Frayed and ragged like well-worn sneakers, the bubblegum blitz of New York’s Ramones was as simple and blunt as a mallet. As with Motörhead and AC/DC, casual listeners will argue that if you’ve heard one Ramones album you’ve heard them all. Then again, if it ain’t broke, don’t turn into Metallica.
Born in 1974 at New York’s legendary CBGB dive, the musically unschooled and outwardly unwashed Ramones unwittingly scribbled the book of 1-2-3-4, do-it-yourself punk rock. Along the way they became slouched heroes to future generations of speed freaks, grunge geeks and pawn-shop guitar slashers with neither the dexterity nor the inclination to mimic Led Zeppelin or Eric Clapton.
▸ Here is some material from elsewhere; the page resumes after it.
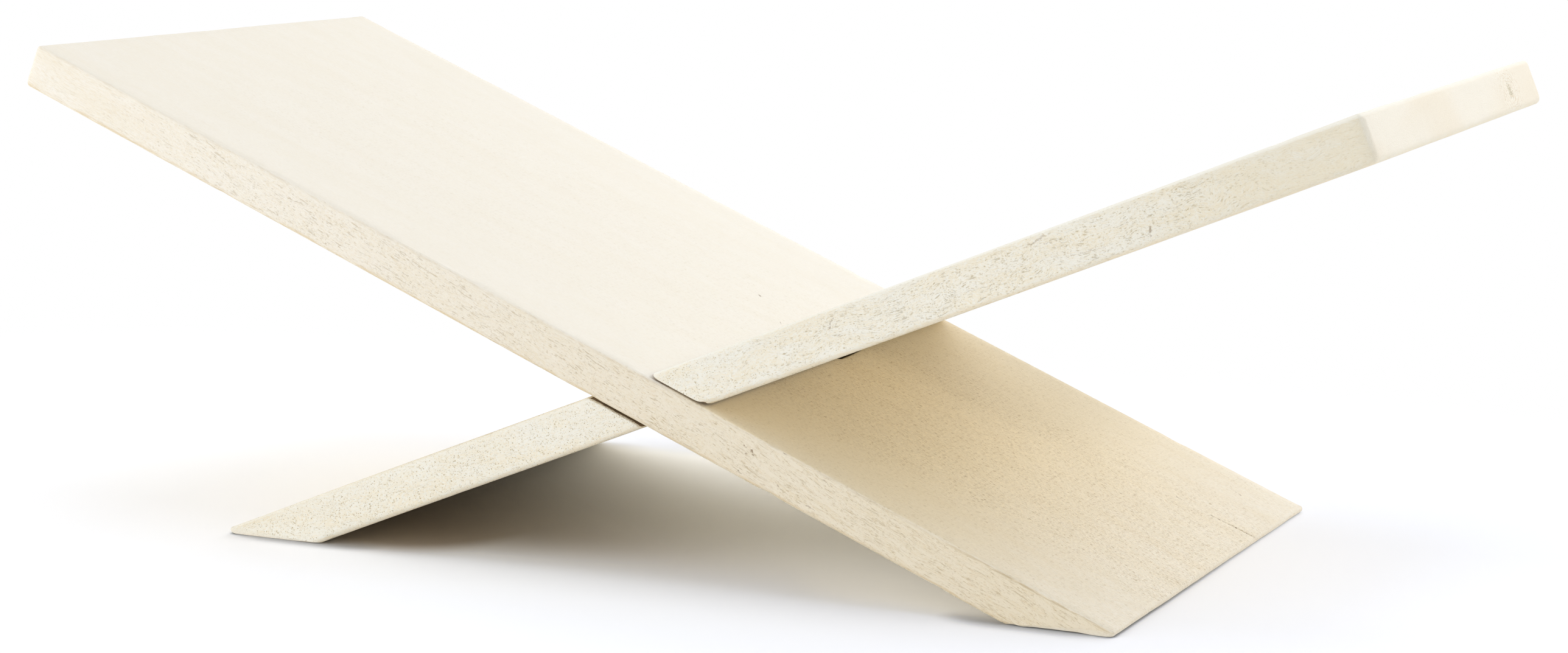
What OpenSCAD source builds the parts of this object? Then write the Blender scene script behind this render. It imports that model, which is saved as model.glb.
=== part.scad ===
// Low X-shaped bookstand: two solid boards that cross and hold each other in a cross-lap.
// Each board has one slot. The left board's slot opens at the back edge, the right board's at the
// front edge, so the boards slide together along the crossing line (Y) and stand without fixings.
// Frame: X from the left board's top end to the right board's, Y from front to back, Z up.
// The origin is on the floor, under the middle of the crossing.

/* [Boards] */
// Thickness of each board
board_t = 20; // [16:0.5:24]
// Depth of each board, front edge to back edge
board_d = 260; // [200:1:320]
// Length of the upper arm along the board, crossing centre to square end
arm_l = 327; // [240:1:400]
// Slope of each board to the floor, in degrees
slope = 22.4; // [18:0.1:30]
// Height of the crossing centre above the floor
crossing_h = 76.5; // [60:0.5:100]

/* [Slots] */
// Depth of the left board that stays solid, measured from its front edge
left_solid_d = 134; // [100:1:150]
// Gap left between the two blind ends
end_gap = 1; // [0.5:0.1:2]
// Gap at the shoulder that carries the load, on the side of the upper arms
bearing_gap = 0.2; // [0.1:0.05:0.5]
// Gap at the left board's lower shoulder
left_lower_gap = 0.4; // [0.2:0.1:2]
// Gap at the right board's lower shoulder, rough from the saw
right_lower_gap = 1.4; // [0.2:0.1:2]
// How far the right board stands back from the left board's front face
set_back = 0.5; // [0:0.1:1]

/* [Softened edges] */
// Radius of the long edges
long_edge_r = 2; // [0.5:0.1:4]
// Radius of the edges at the square top end
top_end_r = 2.5; // [0.5:0.1:4]
// Radius of the sharp tip of the foot
foot_tip_r = 1.2; // [0.6:0.1:2]
// Radius of the blunt heel of the foot
foot_heel_r = 3; // [1:0.1:6]

/* [Hidden] */
$fn = 48;
// Steps in each rounded corner of the side outline
arc_steps = 6;
// Reach of a cutter past the board, so that its faces never lie in the board's faces
over = 5;
// Distance along the board from the crossing centre to the tip and to the heel of the foot
tip_l = (crossing_h + board_t / 2 * cos(slope)) / sin(slope);
heel_l = (crossing_h - board_t / 2 * cos(slope)) / sin(slope);
board_l = arm_l + tip_l;
// Angle between the two boards
crossing_angle = 2 * slope;
// Solid part of the right board, which fills the left board's slot
right_solid_d = board_d - left_solid_d - end_gap - set_back;

function unit(v) = v / norm(v);

// Points of the arc of radius r that rounds the convex corner b between a and c
function corner(a, b, c, r) =
    let (
        to_a = unit(a - b),
        to_c = unit(c - b),
        half = acos(to_a * to_c) / 2,
        centre = b + unit(to_a + to_c) * r / sin(half),
        first = b + to_a * r / tan(half) - centre,
        turn = 180 - 2 * half
    )
    [for (i = [0:arc_steps])
        let (angle = turn * i / arc_steps)
        centre + [
            first.x * cos(angle) - first.y * sin(angle),
            first.x * sin(angle) + first.y * cos(angle)
        ]
    ];

// Side outline of a board that lies along X, with its crossing centre at 0 and its foot at -X
module side_outline() {
    top_under = [arm_l, -board_t / 2];
    top_upper = [arm_l, board_t / 2];
    tip = [-tip_l, board_t / 2];
    heel = [-heel_l, -board_t / 2];
    polygon(concat(
        corner(heel, top_under, top_upper, top_end_r),
        corner(top_under, top_upper, tip, top_end_r),
        corner(top_upper, tip, heel, foot_tip_r),
        corner(tip, heel, top_under, foot_heel_r)
    ));
}

// Rectangle from corner 0 with four round corners
module round_rectangle(x, y, r) {
    translate([r, 0])
        square([x - 2 * r, y]);
    translate([0, r])
        square([x, y - 2 * r]);
    for (px = [r, x - r], py = [r, y - r])
        translate([px, py])
            circle(r);
}

// Whole board before its slot is cut, lying flat, its front edge at Y = 0
module blank() {
    intersection() {
        translate([0, board_d, 0])
            rotate([90, 0, 0])
                linear_extrude(board_d)
                    side_outline();
        // the long edges are round in the board's cross section
        translate([-tip_l - over, 0, -board_t / 2])
            rotate([90, 0, 90])
                linear_extrude(board_l + 2 * over)
                    round_rectangle(board_d, board_t, long_edge_r);
        // the short edges at the square end are round in plan
        translate([-tip_l - over, 0, -board_t])
            linear_extrude(2 * board_t)
                round_rectangle(board_l + over, board_d, top_end_r);
    }
}

// Room for the other board, which crosses at the given angle, from slot_start to past the edge
module slot(slot_start, slot_end, lower_gap) {
    slot_w = board_t + bearing_gap + lower_gap;
    rotate([0, crossing_angle, 0])
        translate([-2 * board_t, slot_start, -board_t / 2 - lower_gap])
            cube([4 * board_t, slot_end - slot_start, slot_w]);
}

module left_rest_board() {
    color("antiquewhite")
        translate([0, -(board_d + set_back) / 2, crossing_h])
            mirror([1, 0, 0])
                rotate([0, -slope, 0])
                    difference() {
                        blank();
                        slot(left_solid_d, board_d + over, left_lower_gap);
                    }
}

module right_rest_board() {
    color("wheat")
        translate([0, -(board_d - set_back) / 2, crossing_h])
            rotate([0, -slope, 0])
                difference() {
                    blank();
                    slot(-over, board_d - right_solid_d, right_lower_gap);
                }
}

left_rest_board();
right_rest_board();
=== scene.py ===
"""Looks of the crossed bookstand: two boards of bleached, open-pored hardwood in a cross-lap.

Each plain board solid is replaced by a dressed one of the same outline: hand-worn arrises, a slight
bow, a top end cut a little out of square, rough slot shoulders, chips and a drying crack. The wood
is one solid pattern in the board's own directions, so faces, edges and end grain agree.

A board's own directions are u along it (from the crossing centre to the top end), d across its
depth (from its solid edge to its slotted edge) and w through its thickness. Lengths are in metres.
"""

from math import cos, pi, radians, sin
from types import SimpleNamespace

import bmesh
import bpy
import numpy as np
from mathutils import Euler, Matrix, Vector


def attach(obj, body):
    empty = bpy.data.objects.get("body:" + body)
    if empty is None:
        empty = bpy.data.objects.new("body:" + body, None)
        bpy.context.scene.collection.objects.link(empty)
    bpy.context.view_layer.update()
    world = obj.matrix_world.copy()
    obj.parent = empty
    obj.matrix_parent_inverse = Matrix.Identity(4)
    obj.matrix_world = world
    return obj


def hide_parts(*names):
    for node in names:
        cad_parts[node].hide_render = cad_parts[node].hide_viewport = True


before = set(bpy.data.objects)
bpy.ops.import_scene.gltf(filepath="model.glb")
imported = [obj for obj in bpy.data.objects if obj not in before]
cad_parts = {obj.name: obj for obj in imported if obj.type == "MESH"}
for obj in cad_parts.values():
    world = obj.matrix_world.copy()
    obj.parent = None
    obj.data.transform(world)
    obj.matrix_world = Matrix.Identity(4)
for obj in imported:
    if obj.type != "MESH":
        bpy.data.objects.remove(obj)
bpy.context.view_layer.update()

# ---------------------------------------------------------------- sizes of the boards
MM = 0.001
THICK = 20 * MM
DEPTH = 260 * MM
ARM = 327 * MM
SLOPE = radians(22.4)
CROSSING_H = 76.5 * MM
SET_BACK = 0.5 * MM
BEARING_GAP = 0.2 * MM
UPPER_ARRIS_R = 1.1 * MM
LOWER_ARRIS_R = 2.0 * MM
TOP_END_R = 2.5 * MM
FOOT_TIP_R = 1.55 * MM
FOOT_HEEL_R = 3.0 * MM
FOOT_SIDE_R = 0.8 * MM
SHOULDER_R = 0.7 * MM

# Each board: the CAD body it rides on, whether it is turned half round, the depth of its solid part,
# its gaps beside the slot's shoulders, its bow and skew, the seed of its wear, and in mm: where its
# grid is finer, how far the saw slipped and over which depth, how far fibres are torn out, its worn
# spots (place, reach, shift) and its cracks (first and last end, depth, half width).
BOARDS = {
    "left_rest_board": {
        "body": "left_board",
        "turned": False,
        "solid_depth": 134 * MM,
        "lower_gap": 0.4 * MM,
        "upper_gap": BEARING_GAP,
        "bow": -0.15 * MM,
        "skew": -7.0 * MM,
        "seed": 11,
        "fine_rows": [187],
        "over_cut": 1.0,
        "over_cut_reach": 32,
        "torn": 0.3,
        "worn": [
            ((-180.0, 0.0, -9.0), 2.4, (0.2, 0.4, 0.8)),
            ((-176.5, 0.0, -10.0), 1.6, (0.0, 0.3, 0.5)),
            ((-188.0, 0.0, -5.3), 5.0, (0.2, 0.0, 0.5)),
            ((-196.0, 0.0, -2.0), 5.0, (0.2, 0.0, 0.5)),
            ((-204.0, 0.0, 1.3), 5.0, (0.2, 0.0, 0.5)),
        ],
        "cracks": [((-193.0, 185.9), (-221.0, 187.4), 0.45, 0.7)],
    },
    "right_rest_board": {
        "body": "right_board",
        "turned": True,
        "solid_depth": 124.5 * MM,
        "lower_gap": 0.75 * MM,
        "upper_gap": 0.5 * MM,
        "bow": 0.65 * MM,
        "skew": -2.8 * MM,
        "seed": 23,
        "fine_rows": [],
        "over_cut": 0.5,
        "over_cut_reach": 25,
        "torn": 0.45,
        "worn": [
            ((26.5, 260.0, -10.0), 4.0, (0.3, 0.0, 0.6)),
            ((24.55, 260.0, -10.0), 2.2, (0.4, 0.0, 0.5)),
            ((4.41, 260.0, 10.0), 2.4, (2.2, -0.3, -0.3)),
            ((-5.4, 260.0, -10.0), 2.4, (-1.6, 0.0, 0.4)),
            ((326.5, 46.0, 3.5), 2.4, (-0.5, 0.0, 0.0)),
        ],
        "cracks": [],
    },
}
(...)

Nicking their fictional surname from either Paul McCartney’s one-time pseudonym (Paul Ramone) or producer Phil Ramone (depending on who you ask), the founding fab four ‘brothers’ were singer Joey (aka Jeffrey Hyman), guitarist Johnny (John Cummings), bassist Dee Dee (Douglas Colvin) and drummer Tommy (Tommy Erdelyi).
The Ramones managed only one gold album (1988’s double-vinyl ‘hits’ compilation Mania), but spent nearly 30 years inciting pogo pits and forging the loud-and-fast blueprint that would inspire everyone from the Sex Pistols to Guns N’ Roses. And while Ramones concert tours stirred mania overseas, they barely registered a blip on their US homeland’s radar.
Praise was hardly faint, however, as no less a bruiser than Lemmy himself wrote a namesake tribute to the Ramones for Motörhead’s 1916 album. On the more profitable and polite side of rock’s velvet rope, U2’s Bono and Pearl Jam’s Eddie Vedder both continue to be outspoken in their utmost respect for the black-leather boppers.
In 2002 the underdogs were finally thrown a bone when the Ramones were inducted into the Rock And Roll Hall of Fame. Sadly, 49-year-old Joey was denied his due, having died a year earlier in the grip of lymphoma.
In the singer’s absence, Dee Dee gave a comedic induction speech, and was smacked dead himself just two months later when his life-long drug addiction proved more fatal than his ill-advised 1989 foray into rap music. In 2004 Johnny joined his doomed brothers thanks to prostate cancer. And in 2014 Tommy succumbed to cancer.
Today the surviving Ramones, including drummer Marky (Marc Bell), bassist CJ (Christopher Ward) and later drummer Richie (Richie Reinhardt), can enjoy their legacy of the good, the bad and the ugly.